While Mr X is making and broking shady deals, Mr Y, who owns a penthouse in a Ballygunge highrise, is busy giving instructions for multiple RTGS transactions - from one account to another. He is officially the owner of two companies, including an agro unit, but has also been linked to six shell companies (also called briefcase companies because they exist only in a sheaf of documents that can be packed into a briefcase). He apparently controls several others through a network of employees.

Calcutta has long been known as the capital of jama-kharchi firms used to launder cash and evade tax. The process involves booking fake revenue by either selling goods and services that exist only on paper or through over-invoicing. This way, old notes can be legally made to sit on the balance sheet of a firm. In most cases, the transaction would be backdated to pre-November 8, the day demonetisation of high-value currency was announced.

The next phase would involve showing fake expenses by way of procurement of raw materials, sundry items or payment of salaries. It would be done to companies preferably located in other states so that they come under different income-tax circles.

"The idea is to spread it across the country so that the income-tax officer who is investigating the local company loses track," said a chartered accountant working with an MNC.

He recalled his stint with such a jama-kharchi company at the start of his career. "I wanted to have an experience of how it works. A few months into the job, I realised the peon in the office was more trusted than many others like me. Every evening, he used to leave the office with a bag, which I later learnt was full of cash," he said.

With less than a fortnight left for the conversion of old notes to new, chartered accountants in their cluttered offices in shabby buildings off Lalbazar Street, Metcalfe Street and Weston Street have gone into overdrive to bail out clients. None of these offices have landlines or name plates to maintain anonymity.

Alerts about suspicious transactions over the past month were generated through banks and also detected by the financial intelligence unit, a central agency functioning under the Union finance ministry.

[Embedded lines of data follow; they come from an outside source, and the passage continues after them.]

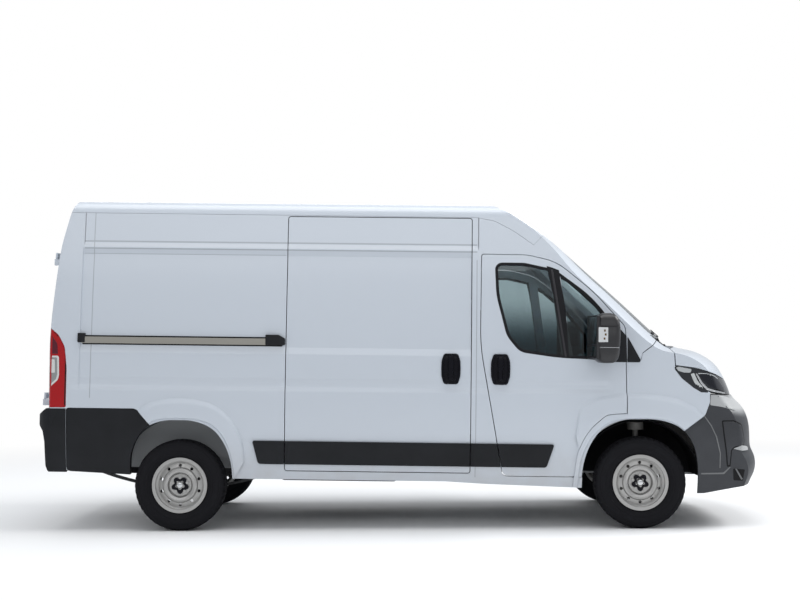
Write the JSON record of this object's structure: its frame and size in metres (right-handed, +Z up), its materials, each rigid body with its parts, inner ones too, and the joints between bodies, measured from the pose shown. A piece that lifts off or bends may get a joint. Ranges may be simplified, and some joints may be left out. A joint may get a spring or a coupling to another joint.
{
  "type": "panel van",
  "caption": "High-roof panel van with hinged cab, rear and bonnet doors, closed sliding side door, steel wheels that steer and turn, and a bare load space.",
  "frame": {"origin": "on the ground, under the middle of the van's box", "axes": "+X to the front, +Y to the van's left, +Z up"},
  "size_m": [5.4873, 2.6848, 2.5262],
  "materials": {
    "body_paint": "solid pale blue-grey white paint, gloss",
    "dark_plastic": "grained charcoal moulding",
    "liner_plastic": "ribbed grey liner",
    "window_glass": "tinted, clean",
    "headlamp_lens": "clear polycarbonate lens",
    "tail_lens": "red lens with clear and smoked parts",
    "rail_metal": "satin runner rail with black end caps",
    "hinge_paint": "painted steel hinge",
    "wheel_steel": "silver painted pressed steel",
    "tyre_rubber": "black road tyre",
    "chassis_black": "black coated steel",
    "floor_paint": "grey primer",
    "cast_metal": "as cast",
    "exhaust_steel": "dull steel",
    "engine_metal": "plain block",
    "seat_fabric": "dark woven seat cloth",
    "dash_plastic": "soft-touch dark grey",
    "wheel_rim_plastic": "black grained rim"
  },
  "bodies": {
    "body": {"side_wall_left": "body_paint", "side_wall_right": "body_paint", "roof": "body_paint", "windscreen": "window_glass", "sliding_door": "body_paint", "side_strips": "dark_plastic", "door_rail": "rail_metal", "rear_hinges": "hinge_paint", "tail_lamps": "tail_lens", "rear_bumper": "dark_plastic", "scuttle": "dark_plastic", "front_wings": "body_paint", "headlamps": "headlamp_lens", "grille": "dark_plastic", "front_bumper": "dark_plastic", "floor": "floor_paint", "bulkhead": "floor_paint", "front_liners": "dark_plastic", "rear_liners": "liner_plastic", "engine": "engine_metal", "dashboard": "dash_plastic", "steering_wheel": "wheel_rim_plastic", "driver_seat": "seat_fabric", "bench_seat": "seat_fabric", "seat_bases": "chassis_black", "front_subframe": "chassis_black", "rear_axle": "chassis_black", "fuel_tank": "dark_plastic", "exhaust": "exhaust_steel", "spare_wheel": "tyre_rubber"},
    "cab_door_right": {"cab_door_right": "body_paint", "cab_glass_right": "window_glass", "cab_trim_right": "dark_plastic"},
    "cab_door_left": {"cab_door_left": "body_paint", "cab_glass_left": "window_glass", "cab_trim_left": "dark_plastic"},
    "rear_door_right": {"rear_door_right": "body_paint"},
    "rear_door_left": {"rear_door_left": "body_paint"},
    "bonnet": {"bonnet": "body_paint"},
    "steer_right": {"knuckle_right": "cast_metal"},
    "steer_left": {"knuckle_left": "cast_metal"},
    "wheel_front_right": {"tyre_front_right": "tyre_rubber", "wheel_front_right": "wheel_steel"},
    "wheel_front_left": {"tyre_front_left": "tyre_rubber", "wheel_front_left": "wheel_steel"},
    "wheel_rear_right": {"tyre_rear_right": "tyre_rubber", "wheel_rear_right": "wheel_steel"},
    "wheel_rear_left": {"tyre_rear_left": "tyre_rubber", "wheel_rear_left": "wheel_steel"}
  },
  "joints": [
    {"name": "cab_door_right_hinge", "type": "hinge", "parent": "body", "child": "cab_door_right", "pos_m": [1.62564, -1.022, 0.86898], "axis": [0.0195, 0, 0.9998], "range_deg": [0, 68]},
    {"name": "cab_door_left_hinge", "type": "hinge", "parent": "body", "child": "cab_door_left", "pos_m": [1.62564, 1.022, 0.86898], "axis": [-0.0195, 0, -0.9998], "range_deg": [0, 68]},
    {"name": "rear_door_right_hinge", "type": "hinge", "parent": "body", "child": "rear_door_right", "pos_m": [-2.74043, -0.925, 0.7543], "axis": [0.0805, 0, 0.9968], "range_deg": [0, 180]},
    {"name": "rear_door_left_hinge", "type": "hinge", "parent": "body", "child": "rear_door_left", "pos_m": [-2.74043, 0.925, 0.7543], "axis": [-0.0805, 0, -0.9968], "range_deg": [0, 180]},
    {"name": "bonnet_hinge", "type": "hinge", "parent": "body", "child": "bonnet", "pos_m": [1.98239, 0, 1.3641], "axis": [0, -1, 0], "range_deg": [0, 50]},
    {"name": "steer_right", "type": "hinge", "parent": "body", "child": "steer_right", "pos_m": [1.7585, -0.765, 0.34], "axis": [0, 0, 1], "range_deg": [-34, 34]},
    {"name": "steer_left", "type": "hinge", "parent": "body", "child": "steer_left", "pos_m": [1.7585, 0.765, 0.34], "axis": [0, 0, 1], "range_deg": [-34, 34]},
    {"name": "spin_front_right", "type": "hinge", "parent": "steer_right", "child": "wheel_front_right", "pos_m": [1.7585, -0.905, 0.34], "axis": [0, 1, 0], "continuous": true},
    {"name": "spin_front_left", "type": "hinge", "parent": "steer_left", "child": "wheel_front_left", "pos_m": [1.7585, 0.905, 0.34], "axis": [0, 1, 0], "continuous": true},
    {"name": "spin_rear_right", "type": "hinge", "parent": "body", "child": "wheel_rear_right", "pos_m": [-1.6915, -0.895, 0.34], "axis": [0, 1, 0], "continuous": true},
    {"name": "spin_rear_left", "type": "hinge", "parent": "body", "child": "wheel_rear_left", "pos_m": [-1.6915, 0.895, 0.34], "axis": [0, 1, 0], "continuous": true}
  ],
  "couplings": [
    {"joint": "steer_left", "follows": "steer_right", "ratio": 1}
  ]
}
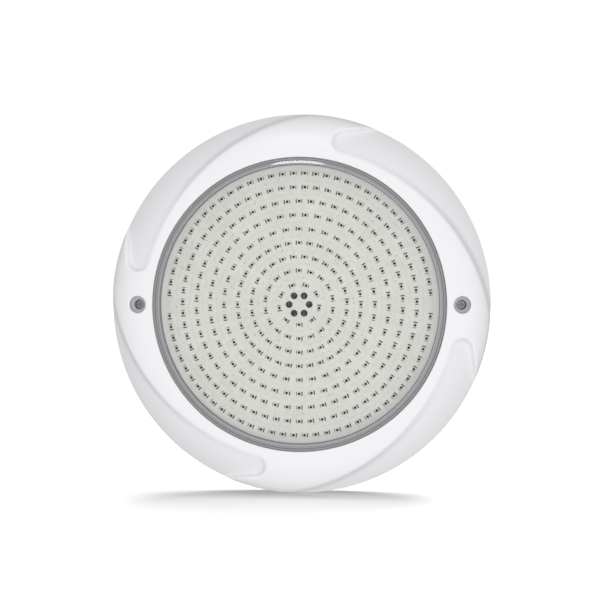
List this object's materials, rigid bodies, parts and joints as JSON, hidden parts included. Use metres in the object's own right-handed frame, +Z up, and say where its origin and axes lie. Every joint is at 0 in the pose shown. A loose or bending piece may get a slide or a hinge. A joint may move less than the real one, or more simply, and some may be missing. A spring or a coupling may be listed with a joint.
{
  "type": "underwater pool light",
  "caption": "Round flat wall-mounted underwater light: bezel with swirling scoops, clear lens over a board of light chips, sealed rear housing with cable gland, and wall bracket.",
  "frame": {"origin": "centre of the wall bracket's back face, on the wall plane", "axes": "-Y out of the wall towards the water, along the lamp's axis; +Z up; +X to the right as seen from the water"},
  "size_m": [0.29, 0.037, 0.29],
  "materials": {
    "bezel_plastic": "white glossy UV-stable ABS",
    "lens_clear": "clear polycarbonate",
    "seal_rubber": "black silicone rubber",
    "ring_plastic": "grey satin moulded plastic",
    "housing_plastic": "off-white moulded ABS, satin",
    "screw_steel": "stainless steel, turned",
    "board_white": "white solder mask on an aluminium-core board",
    "led_package": "white moulded chip package with a clear window",
    "solder": "dull grey tin solder",
    "pin_brass": "turned brass",
    "header_plastic": "black glass-filled plastic",
    "board_green": "green solder mask on fibreglass",
    "chip_black": "black moulding compound",
    "chip_ceramic": "brown ceramic with tinned ends",
    "capacitor_can": "drawn aluminium can",
    "inductor_ferrite": "dark grey shielded ferrite",
    "wire_insulation": "soft coloured wire insulation",
    "gland_plastic": "white nylon, fine moulded texture",
    "bracket_plastic": "off-white glass-filled nylon"
  },
  "bodies": {
    "bracket": {"wall_bracket": "bracket_plastic", "bracket_inserts": "pin_brass"},
    "lamp": {"bezel": "bezel_plastic", "lens": "lens_clear", "lens_gasket": "seal_rubber", "board_ring": "ring_plastic", "rear_housing": "housing_plastic", "clamp_screws": "screw_steel", "driver_screws": "screw_steel", "led_board": "board_white", "led_ring_1": "led_package", "led_ring_2": "led_package", "led_ring_3": "led_package", "led_ring_4": "led_package", "led_ring_5": "led_package", "led_ring_6": "led_package", "led_ring_7": "led_package", "led_ring_8": "led_package", "led_ring_9": "led_package", "solder_joints": "solder", "board_pins": "pin_brass", "pin_header": "header_plastic", "driver_board": "board_green", "rectifiers": "chip_black", "driver_chips": "chip_black", "chip_resistors": "chip_ceramic", "capacitors": "capacitor_can", "inductors": "inductor_ferrite", "lead_wires": "wire_insulation", "gland_body": "gland_plastic", "gland_washer": "seal_rubber", "gland_locknut": "gland_plastic", "gland_seal": "seal_rubber"},
    "screw_left": {"fixing_screw_left": "screw_steel"},
    "screw_right": {"fixing_screw_right": "screw_steel"},
    "gland_nut": {"gland_cap": "gland_plastic"}
  },
  "joints": [
    {"name": "lamp_slide", "type": "slide", "parent": "bracket", "child": "lamp", "axis": [0, -1, 0], "range_m": [0, 0.06]},
    {"name": "screw_left_slide", "type": "slide", "parent": "lamp", "child": "screw_left", "axis": [0, -1, 0], "range_m": [0, 0.0105]},
    {"name": "screw_right_slide", "type": "slide", "parent": "lamp", "child": "screw_right", "axis": [0, -1, 0], "range_m": [0, 0.0105]},
    {"name": "gland_cap_turn", "type": "hinge", "parent": "lamp", "child": "gland_nut", "pos_m": [0, -0.005, -0.072], "axis": [0, 1, 0], "range_deg": [0, 300]}
  ]
}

But the fact that most bank accounts linked to shell companies had been opened with fake KYC documents have posed a hurdle for investigators.

"In 90 per cent of the bank accounts where suspicious transactions were reported, the KYC was found to be fake. In a few cases, we found mobile numbers linked to the account that helped us proceed," said an officer of the investigation wing of the IT department.

Larger the number of layers in transactions, lesser the chances of tracing the laundered money, he said.